The St. Louis Motorist Assist program had a benefit-cost ratio of 38.25:1, with annual secondary crashes lowered by 1,082 and annual congestion costs lowered by $1,130,000.

Analysis of safety data on highways from 2000-2008 in the St. Louis metro area

Date Posted
04/26/2011
Identifier
2011-B00666
TwitterLinkedInFacebook

Evaluation of Freeway Motorist Assist Program: Final Report

Summary Information

A key element to incident management in the St. Louis, Missouri metro area is the Motorist Assist (MA) program. MA’s mission is to reduce delays and improve safety by keeping interstate highway lanes clear of disabled vehicles.

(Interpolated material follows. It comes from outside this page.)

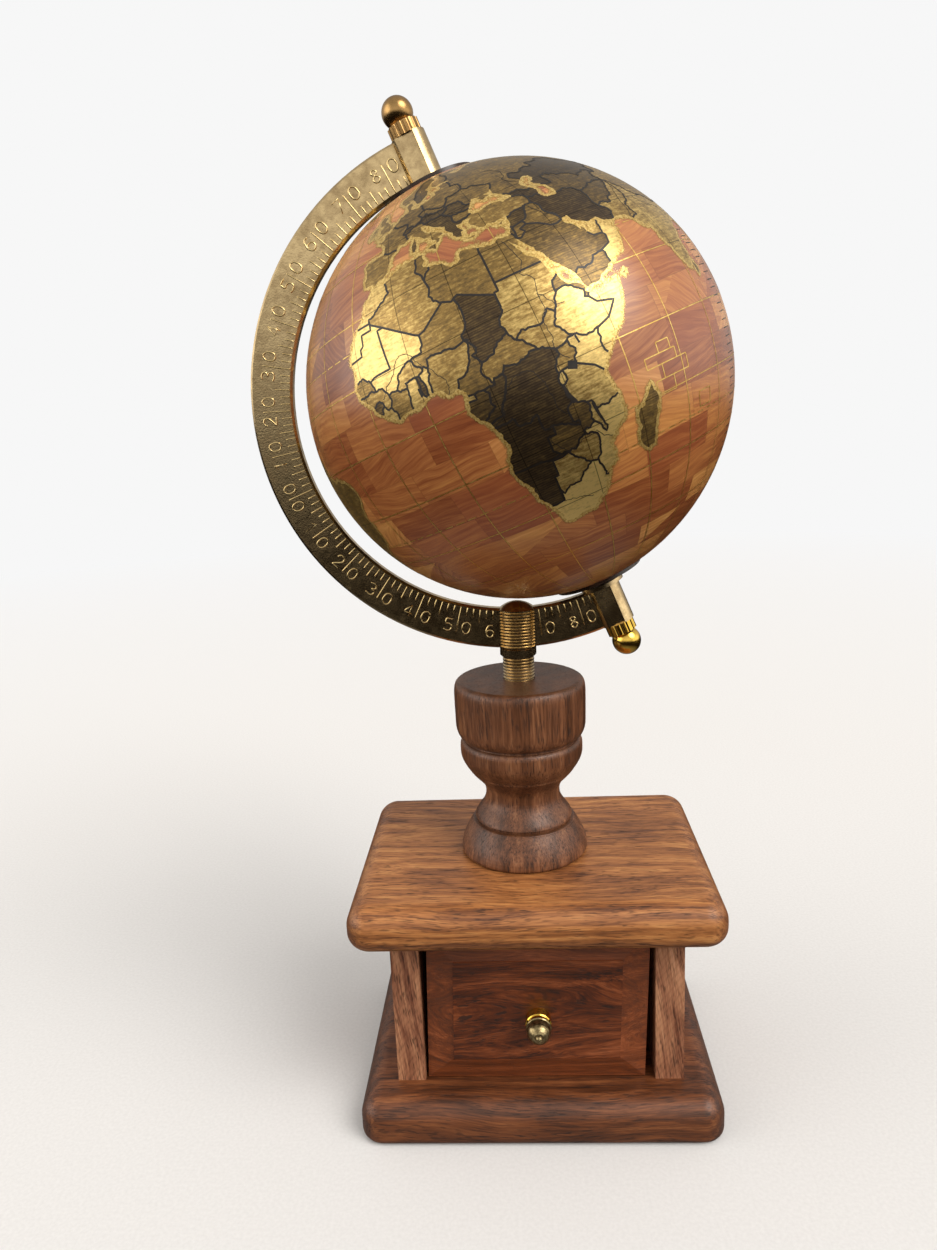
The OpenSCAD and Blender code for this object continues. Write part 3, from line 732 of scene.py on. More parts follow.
# %% [markdown]
# ## The sea
#
# The sea is printed to look like inlaid wood: small boards laid in rows along the parallels, each of
# another tone, with the grain mostly running east and west and here and there a three-cornered piece
# set across. Rows and boards come from rounding down the two angles. A White Noise node turns each
# board's number into its own tone, grain angle and offset. A clear varnish lies over all of it.

# %% Sea of inlaid wood
ROW_HIGH = 8.0
BOARD_LONG = 21.0
sea, tree, shader = new_material("inlaid_sea")
angles = place_group(tree, globe_angles, {"Vector": own_place(tree)})
sway = grain_noise(tree, own_place(tree), 26.0, 1.0)
north = calc(tree, "MULTIPLY_ADD", calc(tree, "SUBTRACT", sway, 0.5), 2.5, angles["North"])
row = calc(tree, "FLOOR", calc(tree, "DIVIDE", north, ROW_HIGH))
row_middle = calc(tree, "MULTIPLY", calc(tree, "ADD", row, 0.5), ROW_HIGH * math.pi / 180)
squeeze = calc(tree, "MAXIMUM", calc(tree, "COSINE", row_middle), 0.12)
row_luck = add(tree, "TexWhiteNoise", {"W": row}, noise_dimensions="1D").outputs["Value"]
across = calc(tree, "DIVIDE", calc(tree, "MULTIPLY", angles["East"], squeeze), BOARD_LONG)
across = calc(tree, "MULTIPLY_ADD", row_luck, 7.3, across)
number = calc(tree, "FLOOR", across)
part_along = calc(tree, "FRACT", across)
part_up = calc(tree, "FRACT", calc(tree, "DIVIDE", north, ROW_HIGH))
pair = add(tree, "CombineXYZ", {"X": number, "Y": row}).outputs[0]
luck = add(tree, "TexWhiteNoise", {"Vector": pair}, noise_dimensions="3D")
lucks = add(tree, "SeparateColor", {"Color": luck.outputs["Color"]}).outputs
cornered = calc(tree, "GREATER_THAN", lucks["Red"], 0.58)
slope = calc(tree, "MULTIPLY_ADD", lucks["Green"], 2.0, 0.4)
over = calc(tree, "GREATER_THAN", calc(tree, "MULTIPLY", part_along, slope), part_up)
second = calc(tree, "MULTIPLY", cornered, over)
pieces = add(tree, "CombineXYZ", {"X": number, "Y": row, "Z": second}).outputs[0]
own = add(tree, "TexWhiteNoise", {"Vector": pieces}, noise_dimensions="3D")
owns = add(tree, "SeparateColor", {"Color": own.outputs["Color"]}).outputs
flat_east = calc(tree, "MULTIPLY", angles["East"], squeeze)
spot = add(tree, "CombineXYZ", {"X": flat_east, "Y": north}).outputs[0]
small_turn = calc(tree, "MULTIPLY", calc(tree, "SUBTRACT", owns["Green"], 0.5), 0.5)
big_turn = calc(tree, "MULTIPLY_ADD", owns["Blue"], 1.6, -0.8)
grain_turn = calc(tree, "MULTIPLY_ADD", second, big_turn, small_turn)
lay = add(tree, "VectorRotate", {"Vector": spot, "Angle": grain_turn}, rotation_type="Z_AXIS").outputs[0]
lay = arrow(tree, "ADD", lay, arrow(tree, "MULTIPLY", own.outputs["Color"], (40.0, 40.0, 40.0)))
wander = add(tree, "TexNoise", {"Vector": lay, "Scale": 0.10, "Detail": 1.5}).outputs["Color"]
lay = arrow(tree, "ADD", lay, arrow(tree, "MULTIPLY", wander, (0.0, 3.0, 0.0)))
streak = grain_noise(tree, arrow(tree, "MULTIPLY", lay, (0.07, 1.3, 1.0)), 1.0, 5.0, 0.62, 0.1)
fibre = grain_noise(tree, arrow(tree, "MULTIPLY", lay, (0.5, 7.0, 1.0)), 1.0, 2.0)
tone = calc(tree, "MULTIPLY_ADD", owns["Red"], 0.46, 0.05)
tone = calc(tree, "MULTIPLY_ADD", spread(tree, streak, 0.3, 0.7), 0.38, tone)
tone = calc(tree, "MULTIPLY_ADD", fibre, 0.12, tone)
SEA_TONES = [(0.08, "#6e331a"), (0.3, "#8f4f2b"), (0.5, "#ad6c3c"), (0.72, "#c98c4c"), (0.95, "#e4ac68")]
colour = ramp(tree, tone, SEA_TONES)
pink = spread(tree, lucks["Blue"], 0.45, 0.8, 0.0, 0.25)
colour = blend(tree, pink, colour, tint("#a3583a"))
edge_along = calc(tree, "PINGPONG", part_along, 0.5)
edge_up = calc(tree, "PINGPONG", part_up, 0.5)
edge_along = calc(tree, "MULTIPLY", edge_along, BOARD_LONG)
seam = calc(tree, "MINIMUM", edge_along, calc(tree, "MULTIPLY", edge_up, ROW_HIGH))
seam = spread(tree, seam, 0.02, 0.16, 0.5, 0.0)
colour = blend(tree, calc(tree, "MULTIPLY", seam, lucks["Green"]), colour, tint("#4a2412"))
plug(tree, shader.inputs["Base Color"], colour)
rough = calc(tree, "MULTIPLY_ADD", grain_noise(tree, own_place(tree), 320.0, 3.0), 0.12, 0.26)
plug(tree, shader.inputs["Roughness"], rough)
shader.inputs["Coat Weight"].default_value = 0.35
shader.inputs["Coat Roughness"].default_value = 0.22
bumped(tree, shader, grain_noise(tree, own_place(tree), 900.0, 2.0), 0.06, 0.0001)
for node_name in ("north_shell", "south_shell", "equator_ring"):
    finish_node(node_name, sea)
print("sea nodes:", len(tree.nodes))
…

MA works in coordination with local law enforcement, emergency responders, and private towing agencies in incident response and recovery.
To patrol St. Louis's metro area, MA uses 12 trucks and operators per shift, and covers over 160 center lane miles of six interstate highways and one freeway every day from 5:00 a.m.-7:30 p.m. (excluding some major holidays). On an annual basis, MA operators patrol over a million miles, making over 31,000 stops each year. The MA program was the first ITS freeway management program in St. Louis and Kansas City, having deployed cameras, communication equipment, message boards and traffic sensors to support incident detection and verification, and response and recovery.

METHODOLOGY

The benefit-cost analysis used safety data from incidents that occurred from the years 2000-2008 on seven freeways in the metro St. Louis area. The analysis used data that law enforcement responders had provided on the Missouri Uniform Accident Report (MUAR) at the scene. A key component to the analysis was estimating the impact of secondary crashes on the benefit-cost ratio. The analysts considered a crash secondary if it occurred at a close proximity upstream from the primary incident, and had occurred recently after the onset of the primary incident. The analysis found that the secondary crashes on average had more severe characteristics than primary incidents, with a higher percentage of fatal and Property Damage Only (PDO) crashes. The higher severity in secondary crashes increased the valuation of average crashes to $72,350 per crash in 2009 dollars, compared to the 2002 valuation of $30,000 per crash used for the previous benefit-cost analysis of the MA program in St. Louis.

FINDINGS

A benefits-cost analysis of the expanded St. Louis Motorist Assist (MA) program found, not surprisingly, that the program had increased benefits and costs as it expanded, but the benefits increased much more than the cost. The analysis found that the program produced an annual benefit-cost ratio (B/C) in 2009 dollars of 38.25:1. This result is a very large increase over the 2003 B/C of 11.2:1. A significant benefit realized by the program was a reduction in secondary crashes, which resulted in a decrease of 1,082 secondary crashes per year, an annual net social benefit of $78,264,017 and a reduction of annual congestion costs of $1,130,000.